Production in South India was normal until April but it is feared that surplus rain this month will spoil the prospects of a good crop in June- July.
“We haven’t got a dry period this month, which has seen excess rains. The production will be affected in the next couple of months,’’ said Mathew Abraham, managing director f Kanan Devan Hill Plantations (KDHP), the largest tea company in South India.
While domestic demand has remained flat, exports too have not gone the way the industry wanted. Russia is the largest buyer of Indian tea followed by Iran. India is encountering difficulties in shipping tea to both these countries.
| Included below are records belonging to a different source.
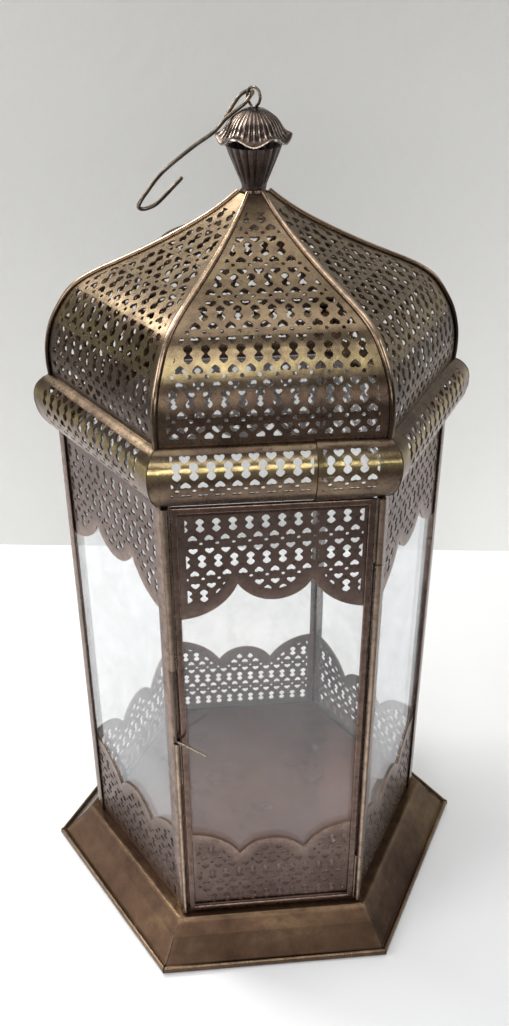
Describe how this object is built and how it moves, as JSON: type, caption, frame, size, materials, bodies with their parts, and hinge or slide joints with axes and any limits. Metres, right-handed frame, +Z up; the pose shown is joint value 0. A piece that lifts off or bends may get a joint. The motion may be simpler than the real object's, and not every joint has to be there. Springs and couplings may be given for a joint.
{
  "type": "lantern",
  "caption": "Hexagonal pierced-metal candle lantern with glass panes, side-hinged door, ribbed dome roof, flower finial and hanging hook.",
  "frame": {"origin": "centre of the underside, on the surface the lantern stands on", "axes": "+Z up, the door faces -Y and is hinged at its +X side"},
  "size_m": [0.281, 0.2434, 0.499],
  "materials": {
    "tray_metal": "antiqued golden brown lacquered sheet, satin",
    "dark_bronze": "dark antique bronze, satin",
    "pierced_sheet": "dark antique bronze pierced sheet, satin",
    "pierced_brass": "antique olive brass pierced sheet, semi-gloss",
    "worn_edge": "bronze rubbed bright along its crest",
    "wire": "aged brass wire, semi-gloss",
    "clear_glass": "clear window glass, slightly hazy"
  },
  "bodies": {
    "lantern_body": {"band_segment_back": "pierced_brass", "band_segment_back_left": "pierced_brass", "band_segment_back_right": "pierced_brass", "band_segment_front": "pierced_brass", "band_segment_front_left": "pierced_brass", "band_segment_front_right": "pierced_brass", "base_skirt": "tray_metal", "bottom_strip_back": "pierced_sheet", "bottom_strip_back_left": "pierced_sheet", "bottom_strip_back_right": "pierced_sheet", "bottom_strip_front_left": "pierced_sheet", "bottom_strip_front_right": "pierced_sheet", "corner_post_back_left": "dark_bronze", "corner_post_back_right": "dark_bronze", "corner_post_front_left": "dark_bronze", "corner_post_front_right": "dark_bronze", "corner_post_left": "dark_bronze", "corner_post_right": "dark_bronze", "finial_cup": "dark_bronze", "finial_flower": "dark_bronze", "floor_plate": "tray_metal", "glass_pane_back": "clear_glass", "glass_pane_back_left": "clear_glass", "glass_pane_back_right": "clear_glass", "glass_pane_front_left": "clear_glass", "glass_pane_front_right": "clear_glass", "hanging_loop": "wire", "hinge_pin": "wire", "hinge_sleeve": "worn_edge", "latch_tube_post": "worn_edge", "roof_crown": "dark_bronze", "roof_panel_back": "pierced_brass", "roof_panel_back_left": "pierced_brass", "roof_panel_back_right": "pierced_brass", "roof_panel_front": "pierced_brass", "roof_panel_front_left": "pierced_brass", "roof_panel_front_right": "pierced_brass", "roof_rib_back_left": "worn_edge", "roof_rib_back_right": "worn_edge", "roof_rib_front_left": "worn_edge", "roof_rib_front_right": "worn_edge", "roof_rib_left": "worn_edge", "roof_rib_right": "worn_edge", "top_ring": "dark_bronze", "top_strip_back": "pierced_sheet", "top_strip_back_left": "pierced_sheet", "top_strip_back_right": "pierced_sheet", "top_strip_front_left": "pierced_sheet", "top_strip_front_right": "pierced_sheet"},
    "door": {"door_bottom_strip": "pierced_sheet", "door_frame": "dark_bronze", "door_glass": "clear_glass", "door_top_strip": "pierced_sheet", "hinge_knuckle_lower": "worn_edge", "hinge_knuckle_upper": "worn_edge", "latch_tube_short": "worn_edge", "latch_tube_upper": "worn_edge"},
    "latch_bolt": {"latch_bolt": "wire"},
    "hook": {"hook": "wire"}
  },
  "joints": [
    {"name": "door_swing", "type": "hinge", "parent": "lantern_body", "child": "door", "pos_m": [0.0546, -0.0982, 0.17], "axis": [0, 0, 1], "range_deg": [0, 160]},
    {"name": "latch_slide", "type": "slide", "parent": "door", "child": "latch_bolt", "axis": [0, 0, 1], "range_m": [0, 0.048]},
    {"name": "hook_swing", "type": "hinge", "parent": "lantern_body", "child": "hook", "pos_m": [-0.00281, 0.00401, 0.493], "axis": [-0.5736, 0.8192, 0], "range_deg": [0, 70]}
  ]
}
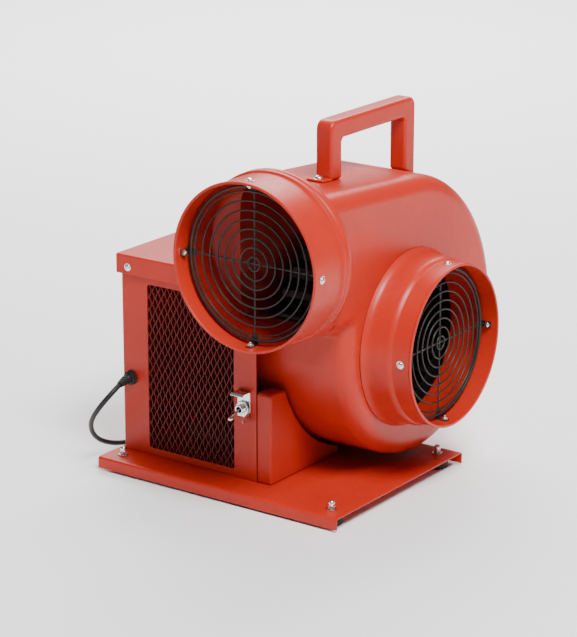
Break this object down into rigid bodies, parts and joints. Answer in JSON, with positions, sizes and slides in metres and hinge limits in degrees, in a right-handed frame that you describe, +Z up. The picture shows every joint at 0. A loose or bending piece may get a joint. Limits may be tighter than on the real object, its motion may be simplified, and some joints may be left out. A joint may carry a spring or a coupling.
{
  "type": "portable centrifugal blower",
  "caption": "Portable centrifugal blower: scroll housing with round inlet and outlet duct collars and wire guards, sheet-metal motor box, base plate, carry handle and supply cord.",
  "frame": {"origin": "on the floor, under the middle of the blower's bounding box without its supply cord", "axes": "+X the way the inlet collar faces, along the fan axis; -Y the way the outlet collar faces; +Z up"},
  "size_m": [0.4256, 0.4557, 0.465],
  "materials": {
    "orange_enamel": "satin orange-red enamel",
    "black_rubber": "matt black rubber",
    "zinc_plate": "bright zinc plate",
    "bright_steel": "machined steel",
    "black_oxide": "black oxide wire and painted black wheel",
    "motor_core": "stacked core sheets with varnished winding",
    "grey_enamel": "grey enamel",
    "black_plastic": "moulded black plastic",
    "cord_sheath": "smooth black cord sheath"
  },
  "bodies": {
    "frame": {"base_plate": "orange_enamel", "motor_box": "orange_enamel", "box_bulkhead": "orange_enamel", "box_lid": "orange_enamel", "front_grille": "orange_enamel", "scroll_cradle": "orange_enamel", "scroll_housing": "orange_enamel", "scroll_back_plate": "orange_enamel", "inlet_collar": "orange_enamel", "outlet_adapter": "orange_enamel", "outlet_collar": "orange_enamel", "carry_handle": "orange_enamel", "foot_front_left": "black_rubber", "foot_front_right": "black_rubber", "foot_rear_left": "black_rubber", "foot_rear_right": "black_rubber", "acorn_nut_front_left": "zinc_plate", "acorn_nut_front_right": "zinc_plate", "acorn_nut_rear_left": "zinc_plate", "acorn_nut_rear_right": "zinc_plate", "lid_screw_1": "zinc_plate", "lid_screw_2": "zinc_plate", "handle_bolt_near": "zinc_plate", "handle_bolt_far": "zinc_plate", "switch_bushing": "zinc_plate", "switch_nut": "zinc_plate", "switch_guard": "zinc_plate", "inlet_collar_screw_top": "zinc_plate", "inlet_collar_screw_bottom": "zinc_plate", "inlet_collar_screw_near": "zinc_plate", "inlet_collar_screw_far": "zinc_plate", "outlet_collar_screw_top": "zinc_plate", "outlet_collar_screw_bottom": "zinc_plate", "outlet_collar_screw_near": "zinc_plate", "outlet_collar_screw_far": "zinc_plate", "motor_front_bell": "bright_steel", "motor_rear_bell": "bright_steel", "shaft_bearing_front": "bright_steel", "shaft_bearing_rear": "bright_steel", "inlet_guard": "black_oxide", "outlet_guard": "black_oxide", "motor_stator": "motor_core", "motor_shell": "grey_enamel", "motor_stand": "grey_enamel", "start_capacitor": "black_plastic", "switch_body": "black_plastic", "cable_gland": "black_plastic", "plug": "black_plastic", "strain_relief": "cord_sheath", "supply_cord": "cord_sheath", "cord_coil": "cord_sheath"},
    "rotor": {"motor_shaft": "bright_steel", "rotor_core": "motor_core", "fan_wheel": "black_oxide"},
    "toggle": {"switch_lever": "zinc_plate"}
  },
  "joints": [
    {"name": "fan_spin", "type": "hinge", "parent": "frame", "child": "rotor", "pos_m": [0, 0.0267, 0.186], "axis": [1, 0, 0], "continuous": true},
    {"name": "switch_throw", "type": "hinge", "parent": "frame", "child": "toggle", "pos_m": [-0.001, -0.1453, 0.112], "axis": [-1, 0, 0], "range_deg": [0, 40]}
  ]
}
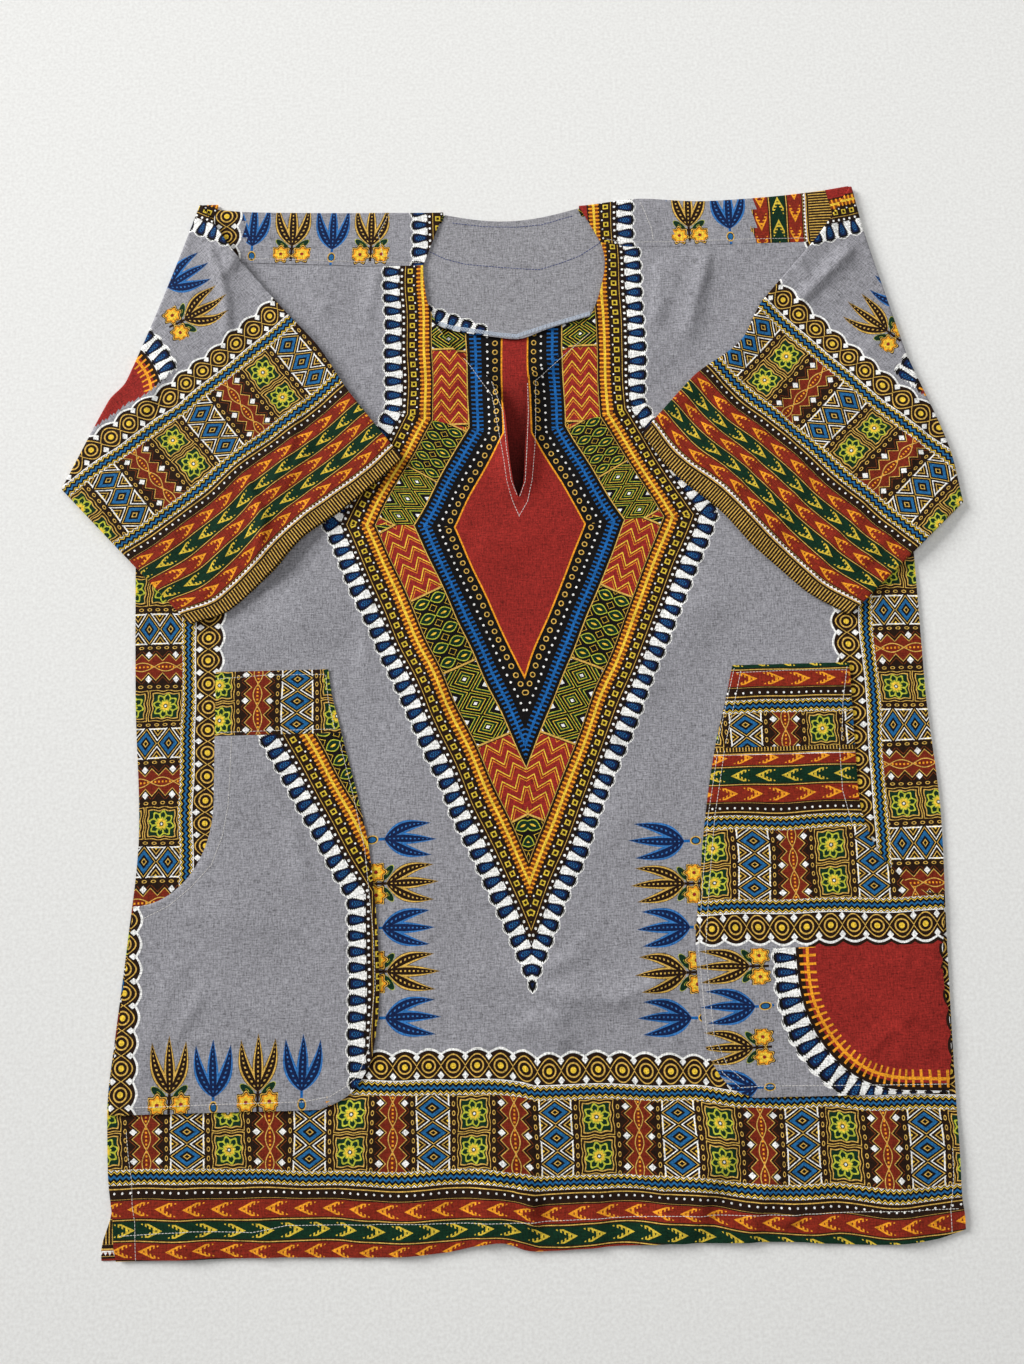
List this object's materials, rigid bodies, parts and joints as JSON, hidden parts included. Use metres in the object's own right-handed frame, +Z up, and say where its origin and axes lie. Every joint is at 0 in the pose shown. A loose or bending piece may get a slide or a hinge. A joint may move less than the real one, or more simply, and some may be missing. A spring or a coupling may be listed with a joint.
{
  "type": "dashiki shirt",
  "caption": "Pullover dashiki shirt laid flat, half sleeves folded in over the front, round neck with a front slit, side pockets with top bands, border-printed cotton.",
  "frame": {"origin": "on the floor, under the middle of the whole part's bounding box", "axes": "+X across the shirt to the viewer's right, +Y from the hem to the neck, +Z up from the floor through the layers"},
  "size_m": [0.7052, 0.813, 0.0086],
  "materials": {
    "printed_ground": "grey cotton with printed border and sprig motifs, matte",
    "printed_border": "cotton printed all over with gold, brick red, blue and brown bands, matte",
    "plain_facing": "plain grey cotton, matte"
  },
  "bodies": {
    "root": {"back_body": "printed_border", "front_body": "printed_ground", "neck_facing_back": "plain_facing", "pocket_left": "printed_ground", "pocket_left_band": "printed_border", "pocket_right": "printed_border", "pocket_right_band": "printed_border", "sleeve_left": "printed_border", "sleeve_right": "printed_border"}
  },
  "joints": []
}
“There are payment issues for shipments to both these countries and hence exports are not smooth. We hope to get some clarity on these matters soon,’’ said Deepak Shah, chairman of the South India Tea Exporters Association.
Sri Lanka is a major supplier of Orthodox tea in the world market. Its exports have dropped with its economy in a shambles.
“In Sri Lanka, the situation is bad with a fall in tea production. Power cuts have affected the quality of tea produced. But the Orthodox tea prices did not pick up as we expected in the global markets. Of late, the prices are moving up,” Shah said.
Freight rate increases have also pulled back the exports.
“The market has not moved up because of high freight rates. But with shortage in the world market, a lot of enquiries are coming and in the next two months we may see exports increasing," said Anil George Joseph, vice president, Tea, Harrisons Malayalam.
Another factor affecting export is a container shortage. Sumit Shah, executive director of Madhu Jayanti International Ltd. which has a tea manufacturing facility in Vladivostok in Russia, said the non-availability of containers is affecting shipments.
“There is significant demand for tea in Russia with the exit of MNCs in the country. The consumption has increased and prices have gone up. which has put pressure on the sales of higher-grade teas,” he said.
He reckons that depreciation of rouble against the dollar is one factor that has driven prices up as imports became costly. “But the rouble has started appreciating and we expect the prices to ome down. We expect to export more tea to Russia,’’ Shah said.
The company buys green tea at auctions in India and sends them to Russia for making tea bags and other varieties.